Climate change and the protracted conflict in the Tigray region are pushing Ethiopia higher and higher on our ‘watch list’. Although the fighting in northern Ethiopia has now stopped, the humanitarian need remains acute after two years of conflict. For months, thousands of people in Tigray were without food and medical care. Last November we were finally able to resume our aid, but much more help is needed in the coming period to prevent further suffering for Ethiopians.

The deadly effects of the conflict come on top of devastating drought in several regions of Ethiopia. Like Somalia, Ethiopia has had almost no rain for five seasons, causing livestock deaths and crop failures. Herdsmen see their livelihood disappear and farmers, unable to harvest anything without rain, lose their livelihood.

Dadi, stands next to the remains of her dead cattle at her home in Moyale, Ethiopia. The ongoing drought has killed many of her family’s livestock, leaving her without a livelihood.

6. Ukraine

Just as we finally got corona under control, the world faced the next crisis. Violence has flared up in Ukraine since February last year. The lives of millions of people, including many children, have been turned upside down by the conflict. Many Ukrainians were forced to flee their homes in search of safety. According to the UN, it is even the fastest growing refugee crisis since the Second World War.

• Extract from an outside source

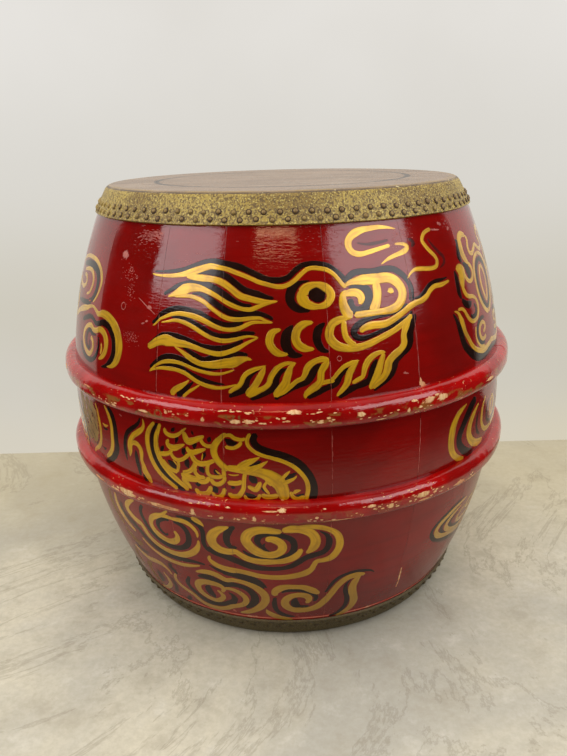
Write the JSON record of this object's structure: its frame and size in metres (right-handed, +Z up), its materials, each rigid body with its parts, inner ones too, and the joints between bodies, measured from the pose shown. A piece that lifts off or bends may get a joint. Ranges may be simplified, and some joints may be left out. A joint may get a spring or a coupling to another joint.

Thanks to great international attention to the conflict, we have been able to help many victims. Unfortunately, the conflict is not over yet. Now that it is winter in Ukraine, life is becoming increasingly difficult for many Ukrainians. Due to attacks on critical infrastructure, heating is not working in many places and many people have neither water nor electricity. They need help to survive these cold months.

For example, the Red Cross helps with carpets, generators and house repairs. For example, we installed new windows, doors and roofs in 80 damaged houses in the village of Volnovakha in the Donetsk region. These repairs are much needed to help people get through the winter.

Red Cross staff assess the situation of an elderly couple in Bucha. They are extra vulnerable now that it is winter.

7. Syria

You no longer see the conflict in Syria on the front pages every day. But, unfortunately, this does not mean that the country is much better off now. It has been eleven years since the civil war broke out in the country, but the living conditions for millions of Syrians are worse than ever.

Not only have houses, bridges and roads been shot to pieces, the economy has also completely collapsed. As a result, almost the entire population of Syria now lives below the poverty line. Around 15 million people are in need of humanitarian aid. Cholera has recently broken out in the country. To prevent infections, it is very important that people have access to clean water. But many of the country’s water supplies have been destroyed or aged, leading to a rapid spread of disease. Also, half of the healthcare system has collapsed and many people do not have enough money for treatment or a trip to the hospital.

Many Syrians have had to flee in recent years. About 6.7 million people are still displaced in their own country. Millions of people also live in camps in neighboring countries, often in difficult circumstances.

An international Red Cross team enters the town of Darayya to investigate unexploded ordnance

We are ready for people in need

People in Haiti, in the Sahel and in many other countries are also having a very difficult time. Disasters, conflicts and the changing climate mean that as many as 1 in 23 people worldwide need help to survive. The Red Cross is ready all over the world to help people in need. With branches in no less than 192 countries, we are the largest humanitarian aid organization in the world. And then we are always close.